The union — which represents nurses, counselors, psychologists and other faculty members as well as teachers — wants smaller class sizes and the hiring of additional counselors and nurses.
“It isn’t a great increase, it isn’t a great raise, it’s just stretching things out, and it does not address the high cost of living that’s driving educators out of Oakland,” Oakland Education Association president Keith Brown said at a news conference Wednesday.
District spokesman John Sasaki would not say
whether the district upped its offer ahead of the strike but did confirm that both parties met again at the bargaining table Wednesday morning following the release of an independent fact-finding report.
According to the report, the district can’t afford the union’s demand for a 12 percent raise across three years, not when it faces a budget shortfall estimated to reach $56.6 million by the 2020-21 school year. The deficit stems in part from a sharp decline in student enrollment over the past 15 years, from 54,000 to 37,000, and the district’s failure to budget accordingly. Union officials and other critics say that’s a result of the district’s fiscal mismanagement.
The report also shed light on the state’s “complicated and flawed” education funding system and how it leaves districts such as Oakland’s in arrears. On Wednesday, dozens of Oakland Unified principals went to Sacramento to lobby lawmakers to boost
funding for education, forgive the district’s remaining $36 million debt after falling into state receivership in 2003, and to revise charter school laws.
The district and the union have agreed to resume negotiations at 9 a.m. Friday, Brown said. But unless a better offer is made before then, the strike will continue through the day. Brown said the teachers are prepared to strike beyond that, though he hopes that won’t be necessary.
“This strike is a crisis that the district has created, and what we are doing as educators is responding to make sure that our students are a priority,” Brown said.

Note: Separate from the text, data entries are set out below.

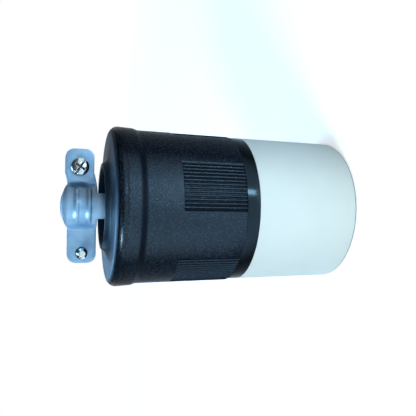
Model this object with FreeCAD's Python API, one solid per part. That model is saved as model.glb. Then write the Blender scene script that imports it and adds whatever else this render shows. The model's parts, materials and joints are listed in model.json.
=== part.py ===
import FreeCAD, Part
import os
from math import cos, degrees, radians, sin, sqrt

Vector = FreeCAD.Vector
os.makedirs("parts", exist_ok=True)

# Inline socket connector, standing on its flat white front face.
# Millimetres and degrees. +Z runs from the front face to the cord clamp, the clamp's ears lie along X.

# White front cover
cover_length = 40.0
cover_radius = 28.4
cover_draft = 0.35
cover_wall = 3.0
cover_seat = 2.0
cover_edge_radius = 0.6

# Contact carrier inside the cover
carrier_wall = 2.8
sleeve_wall = 1.7
sleeve_inset = 0.95

# Black terminal base, whose rim is the band behind the cover
band_width = 5.0
base_flange = 6.0
deck_rise = 3.3
barrier_height = 10.0
barrier_thickness = 1.6
barrier_inner_radius = 3.5

# Rear housing
shell_length = 35.4
shell_step = 0.38
shell_taper = 0.31
housing_wall = 2.8
flange_length = 10.75
flange_ramp_length = 2.5
flange_ramp_rise = 0.63
flange_rise = 0.28
flange_corner_radius = 3.0
rear_crown = 0.35
rear_wall = 4.0
corner_groove_angle = 40.0
corner_groove_width = 0.5
corner_groove_depth = 0.3
hub_height = 1.85
hub_margin = 1.6
hub_rim_width = 1.3
hub_side_slope = 1.6
hub_depth = 7.2
hub_floor = 3.0
hub_cup_wall = 2.8

# Grip panels on the housing
panel_count = 4
panel_angle = 40.0
panel_centre_angle = -71.5
panel_length = 22.4
panel_recess = 0.15
rib_count = 13
rib_height = 0.5
rib_groove_width = 0.8

# Contacts and the slots in front of them
contact_names = ("ground", "line_a", "neutral", "line_b")
slot_circle_inset = 15.8
slot_width = 2.0
slot_half_angle = 20.0
ground_slot_turn = 3.4
leaf_thickness = 1.0
leaf_half_angle = 22.0
jaw_length = 17.0
jaw_gap = 1.8
leg_width = 7.0
leg_thickness = 1.2
pad_width = 8.0
pad_thickness = 1.2
pad_margin = 4.4

# Terminal screws and the plates under them
plate_length = 7.6
plate_width = 8.0
plate_thickness = 1.4
plate_corner_radius = 1.2
terminal_offset = 5.0
terminal_screw_radius = 1.6
terminal_head_radius = 3.0
terminal_head_height = 2.0
terminal_head_crown = 0.5
terminal_screw_depth = 5.5
terminal_screw_chamfer = 0.4
terminal_cross_width = 0.8
terminal_cross_depth = 1.1
terminal_cross_reach = 1.7

# Assembly screws and their inserts
assembly_angles = (45.0, 225.0)
assembly_screw_radius = 1.9
assembly_screw_chamfer = 0.5
assembly_head_radius = 3.2
assembly_head_height = 2.1
assembly_head_crown = 0.5
assembly_head_cover = 0.4
assembly_cross_width = 0.9
assembly_cross_depth = 1.2
assembly_cross_reach = 1.9
insert_wall = 1.1
insert_length = 9.0
insert_groove_depth = 0.35
insert_groove_width = 1.6
boss_wall = 2.3
boss_end_wall = 1.0
screw_past_insert = 2.8
screw_end_gap = 1.0

# Cord clamp, two stamped halves
clamp_sheet = 1.5
clamp_bore_radius = 7.25
clamp_gap = 2.0
clamp_start = 3.75
clamp_width = 10.3
clamp_crown = 2.5
lip_radius = 2.0
lip_start = 0.4
lip_angle = 50.0
ear_end_margin = 3.6
ear_corner_radius = 3.2
ear_lean = 0.95
ear_bend_margin = 2.0
ear_edge_radius = 0.45
open_bend_radius = 1.8
tight_bend_radius = 0.5
bead_depth = 0.4
bead_radius = 1.1
bead_half_angle = 47.0
bead_offsets = (2.7, 7.0)
tongue_width = 9.3
foot_reach = 2.8
foot_room = 1.65

# Clamp screws
lean_screw_margin = 1.32
plain_screw_margin = 5.4
clamp_screw_radius = 2.0
clamp_head_radius = 3.25
clamp_head_height = 2.7
clamp_head_crown = 0.7
clamp_tip_length = 3.6
clamp_screw_chamfer = 0.6
clamp_slot_width = 0.9
clamp_slot_depth = 1.2
clamp_slot_angle = -33.0
clamp_cross_depth = 1.7
clamp_cross_reach = 2.0

# Rubber cord seal
seal_hole_radius = 6.0
seal_thickness = 3.8
seal_lip_depth = 1.2
seal_ring_wall = 2.0
seal_ring_overhang = 1.0

# Clearances
seat_gap = 0.2
fit_gap = 0.2
hole_gap = 0.25
thread_gap = 0.05
tongue_gap = 0.3

# Heights along the axis
assembly_head_sink = assembly_head_height + assembly_head_cover
cover_face = assembly_head_sink + cover_seat
z_joint = cover_length
z_flange = z_joint - base_flange
z_band = z_joint + band_width
z_deck = z_band + deck_rise
z_shell = z_band + shell_length
z_rear = z_shell + flange_length
z_hub = z_rear + hub_height
z_floor = z_hub - hub_depth
z_foot = z_floor - hub_floor
z_clamp = z_rear + clamp_start
z_clamp_end = z_clamp + clamp_width
z_carrier = cover_face + seat_gap
z_jaw = z_carrier + seat_gap
z_jaw_end = z_jaw + jaw_length
z_web = z_jaw_end + leaf_thickness
z_seal_end = z_foot - clamp_sheet - seal_thickness
z_pad = z_deck + pad_thickness
z_plate = z_pad + plate_thickness
z_insert = z_deck + seat_gap
z_insert_end = z_insert + insert_length
z_screw_end = z_insert_end + screw_past_insert
z_bore_end = z_screw_end + screw_end_gap
z_boss_end = z_bore_end + boss_end_wall



def bend_foot(radius):
    # How far out an ear turns flat, where its bend from the arch has this inside radius.
    span = clamp_bore_radius + clamp_sheet + radius
    return sqrt(span ** 2 - (clamp_gap / 2 + clamp_sheet + radius) ** 2)


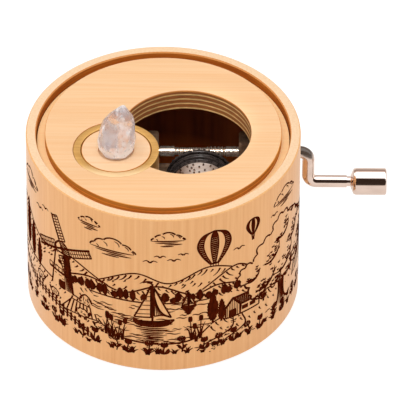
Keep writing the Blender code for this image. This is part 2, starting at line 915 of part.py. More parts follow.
def make_drive_wheel(axis):
    depth = teeth_top_y - teeth_floor_y
    floor = wheel_width - depth - wheel_recess_extra
    band_start = wheel_width - wheel_rim_width - wheel_band_width
    groove_start = band_start - wheel_groove_width
    plug_radius = cylinder_bore_radius - fit_gap
    hole_radius = arbor_radius + fit_gap
    inner_radius = wheel_radius - wheel_tooth_length
    band_radius = wheel_radius - wheel_band_drop
    groove_radius = wheel_radius - wheel_groove_drop
    front_radius = wheel_radius - wheel_front_drop
    profile = [
        (hole_radius, floor),
        (inner_radius, floor),
        (inner_radius, wheel_width),
        (wheel_radius, wheel_width),
        (wheel_radius, wheel_width - wheel_rim_width),
        (band_radius, wheel_width - wheel_rim_width),
        (band_radius, band_start),
        (groove_radius, band_start),
        (groove_radius, groove_start),
        (front_radius, groove_start),
        (front_radius, 0),
        (plug_radius, 0),
        (plug_radius, -wheel_boss_length),
        (hole_radius, -wheel_boss_length)]
    wheel = turned("drive_wheel", profile, wheel_sides, parts, closed=True)
    slots = bmesh.new()
    for number in range(wheel_teeth):
        slot = loft("slot", tooth_gap(number, depth), guides)
        slots.from_mesh(slot.data)
        bpy.data.objects.remove(slot, do_unlink=True)
    cutter = add_object("tooth_gaps", mesh_from(slots, "tooth_gaps"), guides)
    cutter.parent = wheel
    cut(wheel, cutter)
    turn_to_y(placed(wheel, cylinder_x, wheel_front_y, cylinder_z))
    return carry(finish(wheel, black_plastic), axis)


def make_cylinder_cap(axis):
    plug_radius = cylinder_bore_radius - fit_gap
    flange_radius = cylinder_radius - cap_flange_overlap
    hole_radius = arbor_radius + fit_gap
    profile = [
        (hole_radius, cap_plug_length),
        (plug_radius, cap_plug_length),
        (plug_radius, -fit_gap),
        (flange_radius, -fit_gap),
        (flange_radius, -fit_gap - cap_flange_thickness),
        (hole_radius, -fit_gap - cap_flange_thickness)]
    cap = turned("cylinder_cap", profile, cap_sides, parts, closed=True)
    turn_to_y(placed(cap, cylinder_x, cylinder_front_y, cylinder_z))
    return carry(finish(cap, brass), axis)


def make_cylinder_arbor(axis):
    front = bracket_front_y - arbor_end
    rear = rear_wall_y + rear_wall_thickness + arbor_end
    body_rear = rear_wall_y - seat_gap
    profile = [
        (0, rear - front),
        (arbor_journal_radius, rear - front),
        (arbor_journal_radius, body_rear - front),
        (arbor_radius, body_rear - front),
        (arbor_radius, arbor_front_y - front),
        (arbor_journal_radius, arbor_front_y - front),
        (arbor_journal_radius, 0),
        (0, 0)]
    arbor = turned("cylinder_arbor", profile, shaft_sides, parts)
    turn_to_y(placed(arbor, cylinder_x, front, cylinder_z))
    return carry(finish(arbor, steel), axis)


# Crank group, turned about the rod
def worm_ring(x, height):
    offsets = (-worm_base_share, -worm_crest_share, 0, worm_crest_share, worm_base_share, 1 / 2)
    tops = (0, 1, 1, 1, 0, 0)
    twist = math.pi + 2 * math.pi * (x - ridge_x) / worm_lead
    ring = []
    for start in range(worm_starts):
        for offset, top in zip(offsets, tops):
            angle = twist + 2 * math.pi * (start + offset) / worm_starts
            radius = worm_root_radius + top * height
            ring.append((x, crank_y + radius * math.cos(angle), crank_z + radius * math.sin(angle)))
    return ring


def thread_height(x, start_x, end_x):
    full = rod_radius - worm_root_radius
    low = worm_relief_radius - worm_root_radius
    side = min(max((x - cylinder_x - worm_ramp_start) / worm_ramp_length, 0), 1)
    run_out = min((x - start_x) / worm_stub, (end_x - x) / worm_stub, 1)
    return max(run_out, 0) * (low + (full - low) * side)


def make_worm():
    start_x = cylinder_x - worm_length / 2
    end_x = cylinder_x + worm_length / 2
    step = worm_lead / worm_steps_per_turn
    count = math.ceil(worm_length / step)
    rings = [worm_ring(start_x - worm_stub, 0)]
    for index in range(count + 1):
        x = start_x + worm_length * index / count
        rings.append(worm_ring(x, thread_height(x, start_x, end_x)))
    rings.append(worm_ring(end_x + worm_stub, 0))
    return loft("worm", rings, guides)


def bend(middle_x, middle_z, first_angle, last_angle):
    points = []
    for step in range(bend_steps + 1):
        angle = first_angle + (last_angle - first_angle) * step / bend_steps
        x = middle_x + bend_radius * math.cos(angle)
        z = middle_z + bend_radius * math.sin(angle)
        points.append((x, crank_y, z))
    return points


def make_crank_rod(axis):
    route = [(wire_x, crank_y, crank_z)]
    route += bend(arm_x - bend_radius, crank_z - bend_radius, math.pi / 2, 0)
    route += bend(arm_x + bend_radius, handle_z + bend_radius, math.pi, 3 * math.pi / 2)
    route.append((rod_end_x, crank_y, handle_z))
    rod = wire("crank_rod", route, wire_radius, parts)
    worm_end_x = cylinder_x + worm_length / 2
    shaft_profile = [
        (0, wire_x + overrun),
        (rod_radius, wire_x + overrun),
        (rod_radius, worm_end_x),
        (0, worm_end_x)]
    shaft = turned("shaft", shaft_profile, shaft_sides, guides)
    turn_to_x(placed(shaft, 0, crank_y, crank_z))
    shoulder_x = left_post_x + seat_gap
    clip_x = left_post_x - post_thickness - seat_gap
    groove_low = clip_x - clip_thickness - clip_groove_play
    tail_x = groove_low - journal_end
    worm_start_x = cylinder_x - worm_length / 2
    profile = [
        (0, worm_start_x),
        (rod_radius, worm_start_x),
        (rod_radius, shoulder_x),
        (journal_radius, shoulder_x),
        (journal_radius, clip_x + clip_groove_play),
        (clip_groove_radius, clip_x + clip_groove_play),
        (clip_groove_radius, groove_low),
        (journal_radius, groove_low),
        (journal_radius, tail_x),
        (0, tail_x)]
    journal = turned("journal", profile, shaft_sides, guides)
    turn_to_x(placed(journal, 0, crank_y, crank_z))
    join(rod, shaft)
    join(rod, make_worm())
    join(rod, journal)
    head_x = knob_inner_x + knob_lip_length + fit_gap
    pin_profile = [
        (0, head_x + head_length),
        (head_radius, head_x + head_length),
        (head_radius, head_x),
        (neck_radius, head_x),
        (neck_radius, rod_end_x - overrun),
        (0, rod_end_x - overrun)]
    pin = turned("knob_pin", pin_profile, shaft_sides, guides)
    turn_to_x(placed(pin, 0, crank_y, handle_z))
    join(rod, pin)
    return carry(finish(rod, nickel), axis)


def make_retaining_clip(axis):
    radius = clip_groove_radius + fit_gap
    profile = [
        (radius, clip_thickness / 2),
        (clip_radius, clip_thickness / 2),
        (clip_radius, -clip_thickness / 2),
        (radius, -clip_thickness / 2)]
    clip = turned("retaining_clip", profile, bearing_sides, parts, closed=True)
    low = (-clip_radius - overrun, -radius, -clip_thickness)
    high = (0, radius, clip_thickness)
    mouth = boxes("clip_mouth", [(low, high)], guides)
    mouth.parent = clip
    cut(clip, mouth)
    clip_x = left_post_x - post_thickness - seat_gap - clip_thickness / 2
    turn_to_x(placed(clip, clip_x, crank_y, crank_z))
    return carry(finish(clip, steel), axis)


def make_crank_knob(axis):
    neck_hole = neck_radius + fit_gap
    cavity = head_radius + fit_gap
    cavity_end = knob_lip_length + head_length + fit_gap + knob_end_gap
    profile = [
        (0, knob_length),
        (knob_radius - knob_outer_bevel, knob_length),
        (knob_radius, knob_length - knob_outer_bevel),
        (knob_radius, knob_inner_bevel),
        (knob_radius - knob_inner_bevel, 0),
        (neck_hole, 0),
        (neck_hole, knob_lip_length),
        (cavity, knob_lip_length),
        (cavity, cavity_end),
        (0, cavity_end)]
    knob = turned("crank_knob", profile, knob_sides, parts)
    turn_to_x(placed(knob, knob_inner_x, crank_y, handle_z))
    return carry(finish(knob, nickel), axis)


make_case_tube()
make_top_panel()
make_brass_ring()
make_crystal_disc()
make_crystal()
make_base_plate()
make_mount_screws()
make_movement_frame()
make_front_bracket()
make_bracket_screws()
make_comb_base()
make_comb()
make_comb_screws()
cylinder_axis = axis_empty("cylinder_axis", cylinder_x, cylinder_middle_y, cylinder_z)
make_music_cylinder(cylinder_axis)
make_drive_wheel(cylinder_axis)
make_cylinder_cap(cylinder_axis)
make_cylinder_arbor(cylinder_axis)
crank_axis = axis_empty("crank_axis", arm_x, crank_y, crank_z)
make_crank_rod(crank_axis)
make_retaining_clip(crank_axis)
knob_axis = axis_empty("knob_axis", knob_inner_x, crank_y, handle_z)
make_crank_knob(knob_axis)
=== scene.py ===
import math

import bmesh
import bpy
import numpy as np
from mathutils import Matrix, Vector


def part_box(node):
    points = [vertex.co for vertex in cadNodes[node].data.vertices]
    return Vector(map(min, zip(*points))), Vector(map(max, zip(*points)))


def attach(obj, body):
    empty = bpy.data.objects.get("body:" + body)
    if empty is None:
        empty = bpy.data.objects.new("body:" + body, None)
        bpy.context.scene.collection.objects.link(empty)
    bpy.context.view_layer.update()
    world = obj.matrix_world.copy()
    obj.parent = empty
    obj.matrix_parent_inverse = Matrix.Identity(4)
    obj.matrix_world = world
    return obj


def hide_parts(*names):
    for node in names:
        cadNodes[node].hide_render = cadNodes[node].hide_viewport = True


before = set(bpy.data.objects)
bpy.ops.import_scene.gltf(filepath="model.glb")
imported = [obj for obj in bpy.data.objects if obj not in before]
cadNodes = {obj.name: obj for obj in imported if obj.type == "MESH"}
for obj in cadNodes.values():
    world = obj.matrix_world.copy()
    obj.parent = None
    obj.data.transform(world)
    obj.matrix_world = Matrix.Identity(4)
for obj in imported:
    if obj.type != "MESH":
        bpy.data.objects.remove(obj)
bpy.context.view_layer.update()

# Looks of a bamboo music box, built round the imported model. Lengths are in metres, mostly as a number times mm.
mm = 0.001
tubeLow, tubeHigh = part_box("case_tube")
print("frame loaded:", len(cadNodes), "nodes")


def rgb(red, green, blue):
    """The linear colour of a screen colour."""
    return tuple(((c / 255 + 0.055) / 1.055) ** 2.4 if c > 10 else c / 3294.6 for c in (red, green, blue)) + (1,)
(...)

Teachers plan to set up picket lines as early as 6:30 a.m. at all schools, according to social media posts from the Oakland Education Association. The picket lines will continue until 10:30 a.m., after which teachers intend to gather at Frank Ogawa Plaza in downtown Oakland and march to the nearby Oakland Unified central office
on Broadway. The picket lines will resume from 2:30 to 4 p.m.
Sasaki said the district has prepared for the strike by lining up substitutes and administrators to teach classes. He said he did not know how many subs had been hired.
Sasaki also couldn’t say how much teaching is likely to occur in the classrooms today. Principals will have access to “appropriate instructional plans” that can be implemented, according to a district news release. District officials did not elaborate.
According to a statement on the district’s website, central office employees will be deployed to work at school sites and hire emergency temporary teachers.
“Many of our central office employees are former administrators and teachers and are well equipped to support our schools,” the statement reads.
The district is advising parents to take their children to school as usual or drop them off at one of
the 15 recreation centers throughout the city that the Oakland Education Association will have opened. The centers will be open from 8 a.m. to 3 p.m. and staffed by union members as well as volunteers.
All city public libraries also will be open during regular operating hours. Children 7 and younger must be accompanied by an adult, however.
The Taylor Memorial United Methodist Church, at 1188 12th St., also will be available for up to 250 students, and children will be offered lunch.
Students who do not show up to school will have an unexcused absence, unless a parent/guardian has called in to excuse them.
A message posted on Oakland Tech High School’s website said students who attend class today will be supervised in a larger group, and part of the campus will be closed. The school asks ninth-grade students to report to the library by 8 a.m., then move to the auditorium an hour
later to join the other students. Sophomores, juniors and seniors are supposed to report to the auditorium at 9 a.m.
Students at Oakland Tech won’t be able to enter and exit the school at will, the message said. Though parents can pick up their students at any point throughout the day, the office will not call home to seek parents’ permission for students to leave. Parents are encouraged to bring identification if they wish to pick up their students before the end of day.
Breakfast and lunch will be provided to students at all district schools today.
The Oakland Athletic League — the district’s sports branch — has canceled all spring sports across the district. But all winter sports playoffs and finals games will continue as scheduled.